> [What to work on]
Give back the exact lines spanning from the line with "Continue the OpenSCAD" to the line with "deep it drops.", with both of those lines included and no others.

> [Records shown]
# # # # # # #
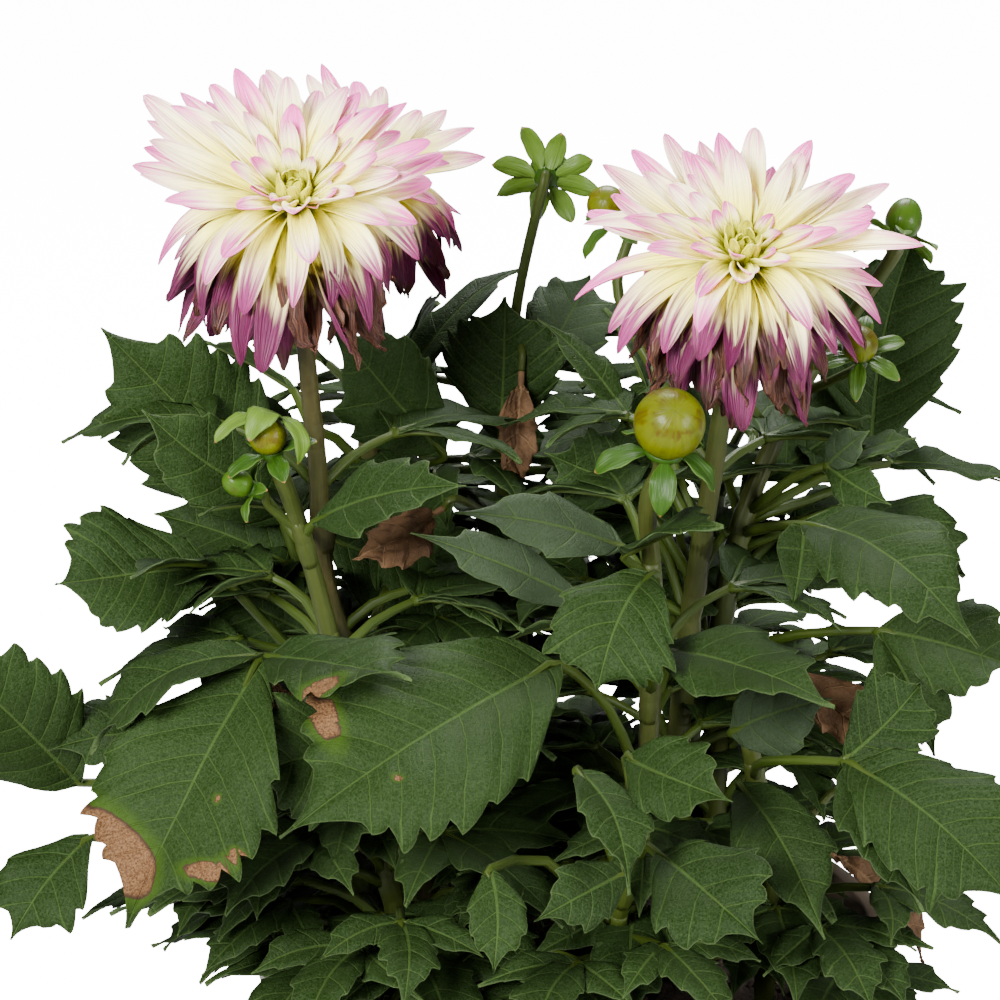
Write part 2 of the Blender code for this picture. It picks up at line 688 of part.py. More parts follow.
def withered_shells(name):
    """A dead leaf with its last stretch of stalk, which starts just clear of the green stalk's end."""
    _, _, joint, tip, width, face = WITHERED[name]
    joint, tip = vector(joint), vector(tip)
    way = unit(tip - joint)
    ends = (joint + SEAT_GAP * way, joint + WITHERED_STALK * way)
    stalk = tube(ends, STALK_RADII[2:], WITHERED_STALK_SIDES)
    return [stalk, blade(joint + 4.0 * way, tip, width, face, 0.12, 2, fold=WITHERED_FOLD)]


def leafy_stem_shells(name):
    stem = STEMS[name]
    points, radii = stem_route(name)
    shells = [tube(points, radii, STEM_SIDES)]
    for end in stem["ends"]:
        shells += end_shells(end)
    for height, route, end in stem.get("branches", ()):
        start = on_stem(points, height)
        rows = vector(route)
        path = [start, *rows[:, :3], *holder_points(end)]
        thin = [rows[0][3] * 1.3, *rows[:, 3], *(2 * [rows[-1][3]])]
        shells.append(tube(path, thin, BRANCH_SIDES))
        shells += end_shells(end)
    for height, petiole, leaflets in stem["leaves"]:
        shells += leaf_shells(on_stem(points, height), petiole, leaflets)
    for height, azimuth, reach, lift, size in stem["sprays"]:
        shells.append(spray_shell(on_stem(points, height), azimuth, reach, lift, size))
    for carrier, height, joint, tip, _, _ in WITHERED.values():
        if carrier == name:
            start = on_stem(points, height)
            before = vector(joint) - 7.0 * unit(vector(tip) - vector(joint))
            shells.append(tube((start, before, joint), STALK_RADII[:3], WITHERED_STALK_SIDES))
    return shells


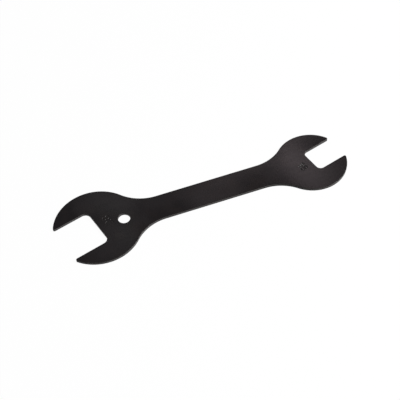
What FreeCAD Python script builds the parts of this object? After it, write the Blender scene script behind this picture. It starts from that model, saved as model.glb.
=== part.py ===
import FreeCAD
import Part
import math
import os
import Sketcher

# A double-ended cone wrench, stamped from one flat steel plate.
# Frame: X runs along the wrench from the large head to the small one, and Z is up through the plate.
# The origin lies on the underside, midway between the two head centres.
# All lengths are in millimetres, and the angle is in degrees.

SIZES = {
    "head_spacing": 150.0,
    "large_head_radius": 29.0,
    "small_head_radius": 24.0,
    "neck_radius": 29.0,
    "handle_width": 19.0,
    "handle_offset": 0.5,
    "plate_thickness": 2.0,
    "large_nut_flats": 28.0,
    "small_nut_flats": 18.0,
    "jaw_clearance": 0.1,
    "jaw_angle": 15.0,
    "large_jaw_setback": 0.4,
    "small_jaw_setback": 0.1,
    "large_root_radius": 4.0,
    "small_root_radius": 3.3,
    "tip_radius": 1.0,
    "hole_diameter": 8.0,
    "hole_distance": 18.0,
    "edge_roll": 0.3,
    "deburr": 0.15,
}

NODE = "cone_wrench"

# How far a cutting sketch runs past the edge that it opens
OVERRUN = 2.0

# How close a found corner must lie to its worked-out place
SAME_PLACE = 0.01

START = 1
END = 2
CENTRE = 3
ORIGIN = (-1, 1)


def add_sheet(document):
    """Write each driving dimension to a cell of its own, with its name as the alias."""
    sheet = document.addObject("Spreadsheet::Sheet", "Sizes")
    for row, (name, value) in enumerate(SIZES.items(), start=1):
        sheet.set(f"A{row}", name.replace("_", " "))
        sheet.set(f"B{row}", str(value))
        sheet.setAlias(f"B{row}", name)
    document.recompute()
    return sheet


def base_plane(body, role):
    """Return one of the body's own origin planes."""
    return next(item for item in body.Origin.OriginFeatures if item.Role == role)


def add_sketch(body, name):
    """Start a sketch on the plate's underside."""
    sketch = body.newObject("Sketcher::SketchObject", name)
    sketch.AttachmentSupport = [(base_plane(body, "XY_Plane"), "")]
    sketch.MapMode = "FlatFace"
    return sketch


def dimension(sketch, name, expression, kind, *where):
    """Add a named dimension to a sketch and bind it to the sheet."""
    index = sketch.addConstraint(Sketcher.Constraint(kind, *where))
    sketch.renameConstraint(index, name)
    sketch.setExpression(f"Constraints.{name}", expression)


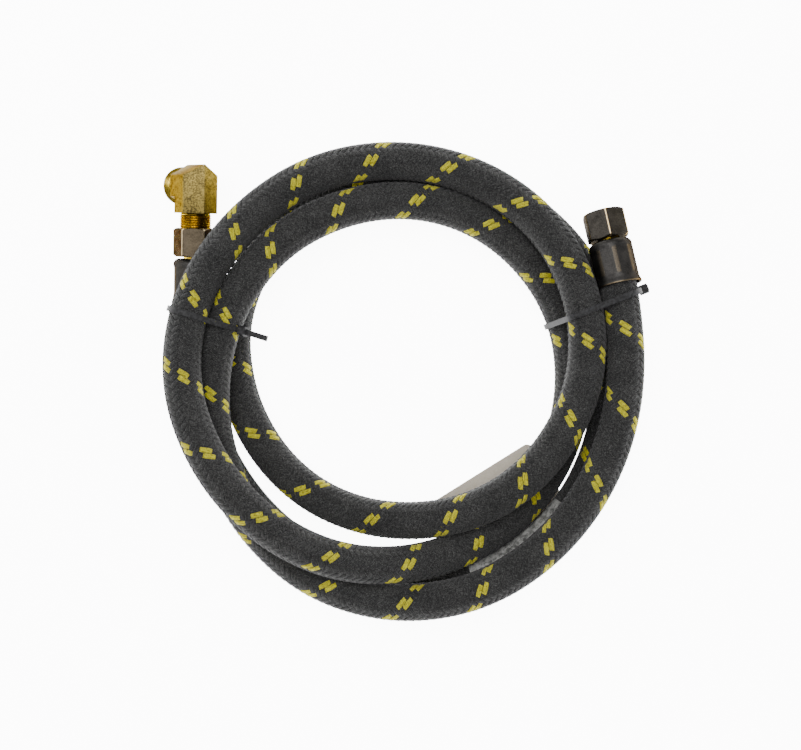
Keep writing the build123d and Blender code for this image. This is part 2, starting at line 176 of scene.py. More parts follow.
def carried_frame(tangents):
    """Side vectors square to each tangent, carried along without twist from an upright start."""
    side = np.array([0.0, 0.0, 1.0])
    sides = []
    for tangent in tangents:
        side = side - tangent * side.dot(tangent)
        side /= np.linalg.norm(side)
        sides.append(side)
    return np.array(sides)


sides = carried_frame(tangents)
binormals = np.cross(tangents, sides)
print("travelling frame at", len(sides), "points")


def on_hose(along, angle, radius):
    """Points at distances along the hose, at angles round it and at radii from its centre line."""
    centre, side, binormal = [
        np.column_stack([np.interp(along, distance, table[:, axis]) for axis in range(3)])
        for table in (centre_line, sides, binormals)
    ]
    outward = np.cos(angle)[:, None] * side + np.sin(angle)[:, None] * binormal
    return centre + radius[:, None] * outward, outward


# %% [markdown]
# ## Helpers for meshes
# Four helpers make nearly every piece. One turns lists of points into a smooth-shaded object, one joins
# rings of points into a skin, one makes an object from a grid of rings, and one merges points that fell
# together. Building from rings keeps every piece closed, and exact where it meets the CAD frame.

# %% Mesh helpers
MERGE_DISTANCE = 1e-6
SLIVER_DISTANCE = 1e-7


def make_object(name, vertices, faces, material=None, smooth=True, sharp=35):
    """A mesh object, smooth-shaded except across edges sharper than the given angle."""
    mesh = bpy.data.meshes.new(name)
    mesh.from_pydata([tuple(v) for v in vertices], [], [tuple(f) for f in faces])
    mesh.validate()
    piece = bpy.data.objects.new(name, mesh)
    bpy.context.scene.collection.objects.link(piece)
    if smooth:
        mesh.shade_smooth()
        mesh.set_sharp_from_angle(angle=math.radians(sharp))
    if material:
        mesh.materials.append(material)
    return piece


def skin(rows, columns, closed_rows=False, first=0):
    """Quads over rows of points; every row is a closed ring."""
    faces = []
    for row in range(rows if closed_rows else rows - 1):
        for column in range(columns):
            a = row * columns + column
            b = row * columns + (column + 1) % columns
            c = ((row + 1) % rows) * columns + (column + 1) % columns
            d = ((row + 1) % rows) * columns + column
            faces.append((first + a, first + b, first + c, first + d))
    return faces


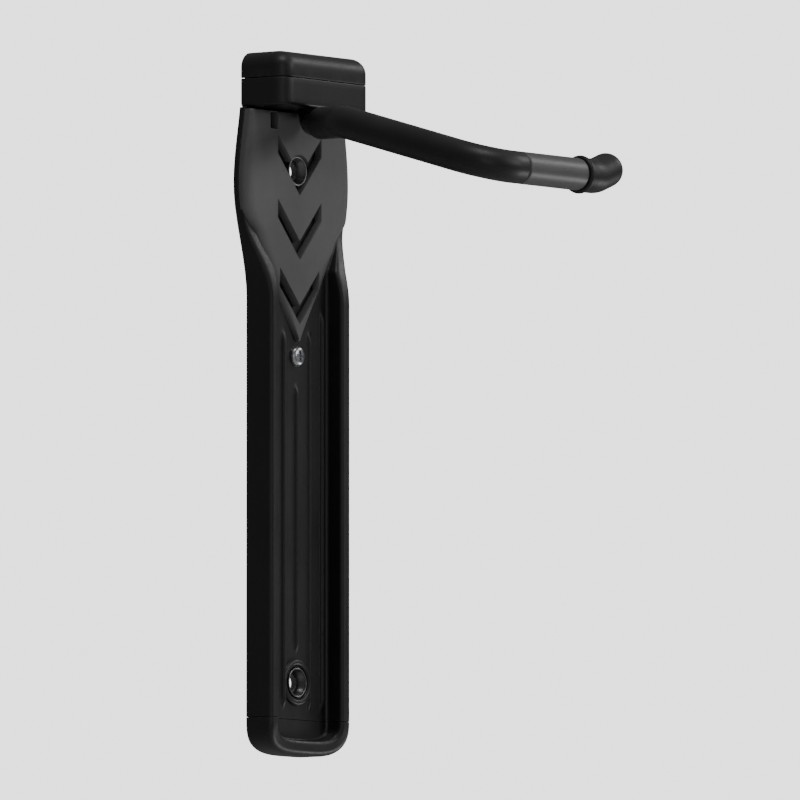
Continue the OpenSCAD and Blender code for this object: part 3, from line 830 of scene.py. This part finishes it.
@dataclass
class GripPad:
    """Grey shield that wraps the shoulders, with chevrons cut through it."""

    form: BodyForm
    front: float = float(-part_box("grip_pad")[0].y)
    seat: float = 4.0 * MM
    skirt_low: float = 3.0 * MM
    skirt: float = 2.0 * MM
    crown: float = 0.5 * MM
    edge_high: tuple[float, float] = (2.6 * MM, 2.2 * MM)
    edge_low: tuple[float, float] = (6.5 * MM, 3.2 * MM)
    tip_r: float = 1.0 * MM
    screw_z: float = 111 * MM
    hole_r: float = 6.7 * MM
    chevron_pitch: float = 28 * MM
    chevron_arm: float = 15 * MM
    chevron_rise: float = 17 * MM
    chevron_stroke: float = 7 * MM
    chevron_border: float = 4 * MM
    slot_x: float = 18 * MM
    slot_drop: float = 4 * MM
    slot_size: tuple[float, float] = (4.5 * MM, 7 * MM)
    chamfer: float = 0.45 * MM
    chamfer_depth: float = 0.9 * MM
    step: float = 1.2 * MM
    tip_round: float = 1.3 * MM
    top_round: float = 0.8 * MM

    def edge(self, z: np.ndarray, half: np.ndarray) -> tuple[np.ndarray, np.ndarray]:
        """How far the edge's rounding reaches inwards and how deep it drops.

        Both ease from the narrow edge below the head to the broad one beside the
        shoulders, and shrink again where the pad itself is narrow.
        """
        t = smooth(between(z, self.form.pad_top, self.form.wrap))
        reach = self.edge_high[0] + (self.edge_low[0] - self.edge_high[0]) * t
        drop = self.edge_high[1] + (self.edge_low[1] - self.edge_high[1]) * t
        reach = np.minimum(reach, half * 0.42)
        return reach, np.minimum(drop, 0.9 * (self.front - self.seat))

    def rings(self) -> np.ndarray:
        """Closed sections: crowned front, elliptic edges, skirt and seat."""
        form = self.form
        tip = form.pad_tip
        z = np.concatenate([tip + np.array([0, 0.15, 0.4, 0.8, 1.3]) * MM,
                            np.arange(tip + 2 * MM, form.wrap - self.step / 2, self.step),
                            [form.wrap, form.wrap + 0.05 * MM],
                            np.arange(form.wrap + self.step, form.pad_top - self.top_round,
                                      self.step),
                            form.pad_top - np.array([0.8, 0.3, 0]) * MM])[:, None]
        half = np.maximum(form.pad_half(z), self.tip_r)
        ease_low = np.sqrt(1 - (1 - between(z, tip, tip + self.tip_round)) ** 2)
        ease_high = np.sqrt(
            1 - (1 - between(z, form.pad_top, form.pad_top - self.top_round)) ** 2)
        half = half * (0.35 + 0.65 * ease_low)
        reach, drop = self.edge(z, half)
        u = np.linspace(0, 1, 26)[None, :]
        flat = half - reach
        front_x = flat * u
        front = self.front - self.crown * (front_x / form.shoulder_half) ** 2
        c, s = arc(90, 0, 12)
        edge_x = flat + reach * c[None, 1:]
        edge_out = front[:, -1:] - drop * (1 - s[None, 1:])
        skirted = z > form.wrap + 0.01 * MM
        seat_low = np.where(skirted, self.skirt_low, self.seat)
        side_out = seat_low + (edge_out[:, -1:] - seat_low) * np.array([[0.66, 0.33, 0.0]])
        inner = np.maximum(half - self.skirt, half * 0.3)
        half_x = np.concatenate([front_x, edge_x, np.repeat(half, 3, 1), inner, inner,
                                 inner * 0.5], 1)
        half_out = np.concatenate([front, edge_out, side_out, seat_low,
                                   np.full_like(half, self.seat),
                                   np.full_like(half, self.seat)], 1)
        lift = 0.5 * MM * (1 - ease_high) + 0.8 * MM * (1 - ease_low)
        half_out = np.where(half_out > self.seat + 1.5 * MM, half_out - lift, half_out)
        return mirrored(half_x, half_out, z)

    def chevron(self, tip: float) -> np.ndarray:
        """Corners of one chevron, point down, narrowed where the pad is narrow."""
        room = float(self.form.pad_half(np.array(tip + self.chevron_rise)))
        arm = min(self.chevron_arm, room - self.chevron_border)
        rise = self.chevron_rise * arm / self.chevron_arm
        stroke = self.chevron_stroke
        return np.array([(0, tip), (arm, tip + rise), (arm, tip + rise + stroke),
                         (0, tip + stroke), (-arm, tip + rise + stroke),
                         (-arm, tip + rise)])

    def slot_corners(self, side: int) -> np.ndarray:
        """Corners of one of the two slots under the head."""
        w, h = self.slot_size
        x, z = side * self.slot_x, self.form.pad_top - self.slot_drop
        return np.array([(x - w / 2, z - h / 2), (x + w / 2, z - h / 2),
                         (x + w / 2, z + h / 2), (x - w / 2, z + h / 2)])

    def build(self, shop: Workshop) -> None:
        """Makes the pad and cuts its chevrons, slots and screw hole."""
        piece = loft("grip_shield", self.rings())
        face = self.front
        stations = [(MM, 0.0), (face - self.chamfer_depth, 0.0), (face, self.chamfer),
                    (face + 3 * MM, self.chamfer + 1.2 * MM)]
        tips = [self.screw_z - 10 * MM - i * self.chevron_pitch for i in range(3)]
        cutters = [prism(self.chevron(tip), stations) for tip in tips]
        cutters += [prism(self.slot_corners(side), stations) for side in (-1, 1)]
        cutters.append(drill(0, self.screw_z,
                             [(MM, self.hole_r), (face - 0.8 * MM, self.hole_r),
                              (face, self.hole_r + self.chamfer),
                              (face + 3 * MM, self.hole_r + 1.4 * MM)]))
        carve(piece, cutters)
        shop.deliver(piece, Body.RACK, Slot.GREY_RUBBER, "grip_pad")


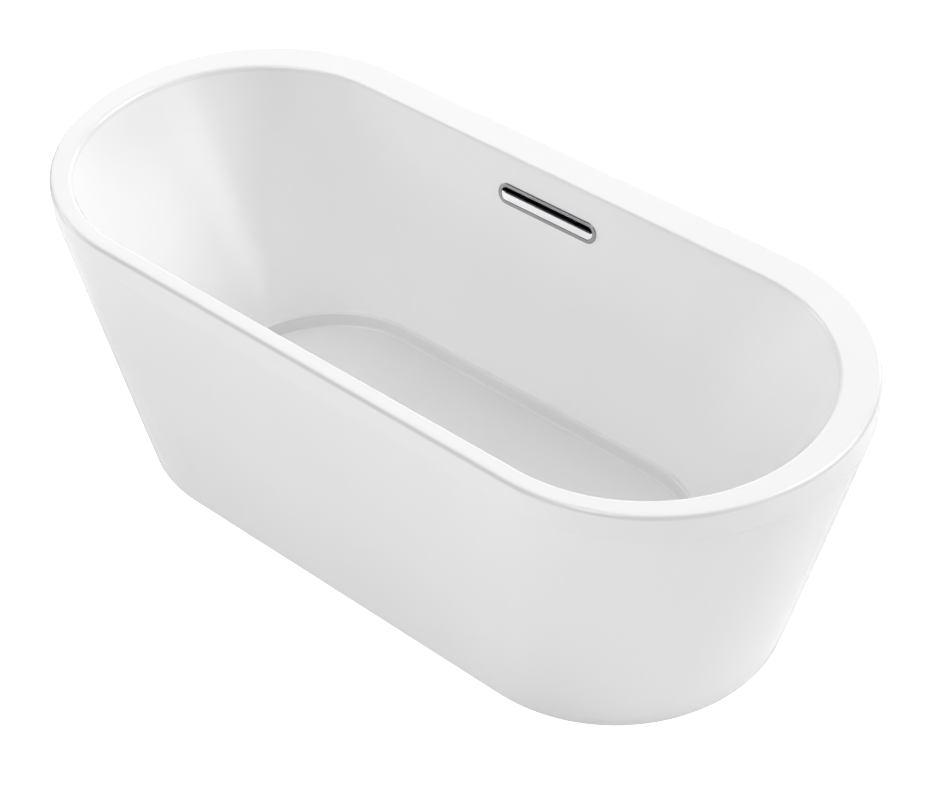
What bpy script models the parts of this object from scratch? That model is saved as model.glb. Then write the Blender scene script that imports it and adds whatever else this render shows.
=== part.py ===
# # # # # # #
> [Result]
Continue the OpenSCAD and Blender code for this object: part 3, from line 830 of scene.py. This part finishes it.
@dataclass
class GripPad:
    """Grey shield that wraps the shoulders, with chevrons cut through it."""

    form: BodyForm
    front: float = float(-part_box("grip_pad")[0].y)
    seat: float = 4.0 * MM
    skirt_low: float = 3.0 * MM
    skirt: float = 2.0 * MM
    crown: float = 0.5 * MM
    edge_high: tuple[float, float] = (2.6 * MM, 2.2 * MM)
    edge_low: tuple[float, float] = (6.5 * MM, 3.2 * MM)
    tip_r: float = 1.0 * MM
    screw_z: float = 111 * MM
    hole_r: float = 6.7 * MM
    chevron_pitch: float = 28 * MM
    chevron_arm: float = 15 * MM
    chevron_rise: float = 17 * MM
    chevron_stroke: float = 7 * MM
    chevron_border: float = 4 * MM
    slot_x: float = 18 * MM
    slot_drop: float = 4 * MM
    slot_size: tuple[float, float] = (4.5 * MM, 7 * MM)
    chamfer: float = 0.45 * MM
    chamfer_depth: float = 0.9 * MM
    step: float = 1.2 * MM
    tip_round: float = 1.3 * MM
    top_round: float = 0.8 * MM

    def edge(self, z: np.ndarray, half: np.ndarray) -> tuple[np.ndarray, np.ndarray]:
        """How far the edge's rounding reaches inwards and how deep it drops.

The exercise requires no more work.